- **DIRECTIONS**: Extract every line of the material below and reproduce it faithfully.

☆ ☆ ☆ ☆ ☆

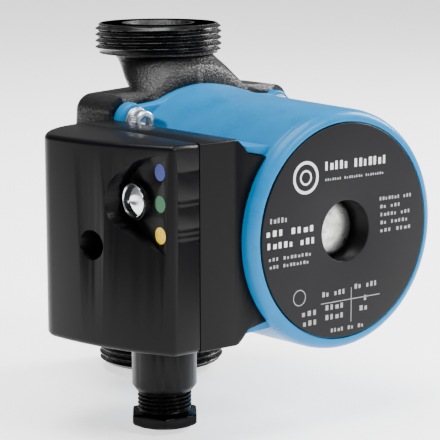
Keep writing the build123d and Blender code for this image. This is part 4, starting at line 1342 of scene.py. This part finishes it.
@dataclass
class SoftLamp:
    """A rectangular studio light that points at the pump.

    Attributes:
        name: The light's name.
        place: Where it stands, in metres.
        size: Width and height in metres.
        power: Watts.
        tint: Its colour.
    """

    name: str
    place: Colour
    size: tuple[float, float]
    power: float
    tint: Colour = (1.0, 1.0, 1.0)

    def build(self, target: Vector) -> None:
        """Stand the lamp and turn it to a target.

        Args:
            target: The point that it faces.
        """
        data = bpy.data.lights.new(self.name, "AREA")
        data.shape = "RECTANGLE"
        data.size, data.size_y = self.size
        data.energy = self.power
        data.color = self.tint
        lamp = bpy.data.objects.new(self.name, data)
        bpy.context.scene.collection.objects.link(lamp)
        lamp.location = self.place
        lamp.rotation_euler = (target - Vector(self.place)).to_track_quat("-Z", "Y").to_euler()


@dataclass
class Studio:
    """Camera, pale floor, soft lamps and an even sky.

    Attributes:
        heading: Camera heading from +Y towards +X, in degrees.
        dip: How far the camera looks down, in degrees.
        roll: Turn about the line of sight, in degrees.
        place: Camera place in metres.
        lens: Focal length for a 36 mm sensor.
        floor_z: Height of the floor.
        floor_half: Half the floor's width.
    """

    heading: float = 38.135
    dip: float = 10.004
    roll: float = -0.166
    place: Colour = (-0.42766, -0.58212, 0.18142)
    lens: float = 155.83
    floor_z: float = -0.0031
    floor_half: float = 12.0
    lamps: list[SoftLamp] = field(
        default_factory=lambda: [
            SoftLamp("key_lamp", (0.35, -1.2, 0.95), (0.6, 0.5), 26.0),
            SoftLamp("top_lamp", (-0.15, 0.0, 1.2), (0.9, 0.7), 30.0),
            SoftLamp("edge_lamp", (-1.3, -0.1, 0.45), (0.3, 0.9), 1.2),
            SoftLamp("rim_lamp", (1.1, -0.15, 0.75), (0.4, 0.6), 36.0),
        ]
    )

    def build(self) -> None:
        """Make the camera, then the lights and the floor."""
        self._camera()
        self._floor()
        self._sky()
        for lamp in self.lamps:
            lamp.build(Vector((-0.01, -0.05, 0.06)))
        LOG.info("studio ready")

    def _camera(self) -> None:
        """Aim the camera from heading, dip and roll."""
        turn, dip, roll = (math.radians(angle) for angle in (self.heading, self.dip, self.roll))
        ahead = Vector((math.sin(turn) * math.cos(dip), math.cos(turn) * math.cos(dip), -math.sin(dip)))
        right = Vector((math.cos(turn), -math.sin(turn), 0.0))
        above = right.cross(ahead)
        right, above = (
            right * math.cos(roll) + above * math.sin(roll),
            above * math.cos(roll) - right * math.sin(roll),
        )
        data = bpy.data.cameras.new("camera")
        data.lens = self.lens
        data.sensor_width = 36.0
        data.clip_start, data.clip_end = 0.05, 60.0
        camera = bpy.data.objects.new("camera", data)
        bpy.context.scene.collection.objects.link(camera)
        axes = Matrix((right, above, -ahead)).transposed().to_4x4()
        camera.matrix_world = Matrix.Translation(self.place) @ axes
        bpy.context.scene.camera = camera

    def _floor(self) -> None:
        """Lay one large pale sheet under the pump."""
        half = self.floor_half
        mesh = bpy.data.meshes.new("floor")
        corners = [(-half, -half), (half, -half), (half, half), (-half, half)]
        mesh.from_pydata([(x, y, self.floor_z) for x, y in corners], [], [(0, 1, 2, 3)])
        floor = bpy.data.objects.new("floor", mesh)
        bpy.context.scene.collection.objects.link(floor)
        graph = Graph("floor_white")
        cloud = graph.noise(0.2, 2.0)
        graph.set(
            Base_Color=graph.mix(cloud, (0.86, 0.86, 0.86), (0.88, 0.88, 0.88)),
            Roughness=0.8,
            Emission_Color=(1.0, 1.0, 1.0),
            Emission_Strength=1.3,
        )
        mesh.materials.append(graph.material)

    def _sky(self) -> None:
        """Even white surroundings."""
        world = bpy.data.worlds.new("even_sky")
        world.use_nodes = True
        background = world.node_tree.nodes["Background"]
        background.inputs[0].default_value = (1.0, 1.0, 1.0, 1.0)
        background.inputs[1].default_value = 0.3
        bpy.context.scene.world = world


# ------------------------------------------------------------------ main


def main() -> None:
    """Build everything in order."""
    Studio().build()
    dress_nodes()
    for assembly in (
        CastBody(),
        MotorShell(),
        FlangeScrews(),
        NameDisc(),
        VentCap(),
        ControlBox(),
        SpeedButton(),
        GlandNut(),
    ):
        assembly.build()


if __name__ == "__main__":
    main()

☆ ☆ ☆ ☆ ☆

- **SOLUTION FOR THIS TASK**:
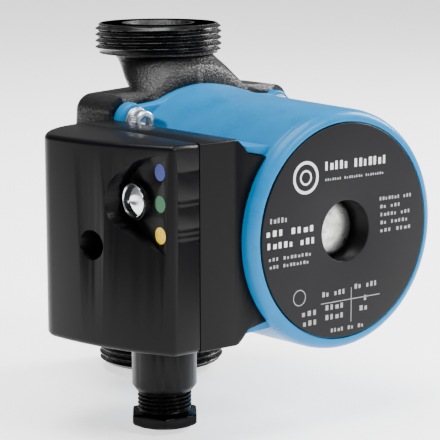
Keep writing the build123d and Blender code for this image. This is part 4, starting at line 1342 of scene.py. This part finishes it.
@dataclass
class SoftLamp:
    """A rectangular studio light that points at the pump.

    Attributes:
        name: The light's name.
        place: Where it stands, in metres.
        size: Width and height in metres.
        power: Watts.
        tint: Its colour.
    """

    name: str
    place: Colour
    size: tuple[float, float]
    power: float
    tint: Colour = (1.0, 1.0, 1.0)

    def build(self, target: Vector) -> None:
        """Stand the lamp and turn it to a target.

        Args:
            target: The point that it faces.
        """
        data = bpy.data.lights.new(self.name, "AREA")
        data.shape = "RECTANGLE"
        data.size, data.size_y = self.size
        data.energy = self.power
        data.color = self.tint
        lamp = bpy.data.objects.new(self.name, data)
        bpy.context.scene.collection.objects.link(lamp)
        lamp.location = self.place
        lamp.rotation_euler = (target - Vector(self.place)).to_track_quat("-Z", "Y").to_euler()


@dataclass
class Studio:
    """Camera, pale floor, soft lamps and an even sky.

    Attributes:
        heading: Camera heading from +Y towards +X, in degrees.
        dip: How far the camera looks down, in degrees.
        roll: Turn about the line of sight, in degrees.
        place: Camera place in metres.
        lens: Focal length for a 36 mm sensor.
        floor_z: Height of the floor.
        floor_half: Half the floor's width.
    """

    heading: float = 38.135
    dip: float = 10.004
    roll: float = -0.166
    place: Colour = (-0.42766, -0.58212, 0.18142)
    lens: float = 155.83
    floor_z: float = -0.0031
    floor_half: float = 12.0
    lamps: list[SoftLamp] = field(
        default_factory=lambda: [
            SoftLamp("key_lamp", (0.35, -1.2, 0.95), (0.6, 0.5), 26.0),
            SoftLamp("top_lamp", (-0.15, 0.0, 1.2), (0.9, 0.7), 30.0),
            SoftLamp("edge_lamp", (-1.3, -0.1, 0.45), (0.3, 0.9), 1.2),
            SoftLamp("rim_lamp", (1.1, -0.15, 0.75), (0.4, 0.6), 36.0),
        ]
    )

    def build(self) -> None:
        """Make the camera, then the lights and the floor."""
        self._camera()
        self._floor()
        self._sky()
        for lamp in self.lamps:
            lamp.build(Vector((-0.01, -0.05, 0.06)))
        LOG.info("studio ready")

    def _camera(self) -> None:
        """Aim the camera from heading, dip and roll."""
        turn, dip, roll = (math.radians(angle) for angle in (self.heading, self.dip, self.roll))
        ahead = Vector((math.sin(turn) * math.cos(dip), math.cos(turn) * math.cos(dip), -math.sin(dip)))
        right = Vector((math.cos(turn), -math.sin(turn), 0.0))
        above = right.cross(ahead)
        right, above = (
            right * math.cos(roll) + above * math.sin(roll),
            above * math.cos(roll) - right * math.sin(roll),
        )
        data = bpy.data.cameras.new("camera")
        data.lens = self.lens
        data.sensor_width = 36.0
        data.clip_start, data.clip_end = 0.05, 60.0
        camera = bpy.data.objects.new("camera", data)
        bpy.context.scene.collection.objects.link(camera)
        axes = Matrix((right, above, -ahead)).transposed().to_4x4()
        camera.matrix_world = Matrix.Translation(self.place) @ axes
        bpy.context.scene.camera = camera

    def _floor(self) -> None:
        """Lay one large pale sheet under the pump."""
        half = self.floor_half
        mesh = bpy.data.meshes.new("floor")
        corners = [(-half, -half), (half, -half), (half, half), (-half, half)]
        mesh.from_pydata([(x, y, self.floor_z) for x, y in corners], [], [(0, 1, 2, 3)])
        floor = bpy.data.objects.new("floor", mesh)
        bpy.context.scene.collection.objects.link(floor)
        graph = Graph("floor_white")
        cloud = graph.noise(0.2, 2.0)
        graph.set(
            Base_Color=graph.mix(cloud, (0.86, 0.86, 0.86), (0.88, 0.88, 0.88)),
            Roughness=0.8,
            Emission_Color=(1.0, 1.0, 1.0),
            Emission_Strength=1.3,
        )
        mesh.materials.append(graph.material)

    def _sky(self) -> None:
        """Even white surroundings."""
        world = bpy.data.worlds.new("even_sky")
        world.use_nodes = True
        background = world.node_tree.nodes["Background"]
        background.inputs[0].default_value = (1.0, 1.0, 1.0, 1.0)
        background.inputs[1].default_value = 0.3
        bpy.context.scene.world = world


# ------------------------------------------------------------------ main


def main() -> None:
    """Build everything in order."""
    Studio().build()
    dress_nodes()
    for assembly in (
        CastBody(),
        MotorShell(),
        FlangeScrews(),
        NameDisc(),
        VentCap(),
        ControlBox(),
        SpeedButton(),
        GlandNut(),
    ):
        assembly.build()


if __name__ == "__main__":
    main()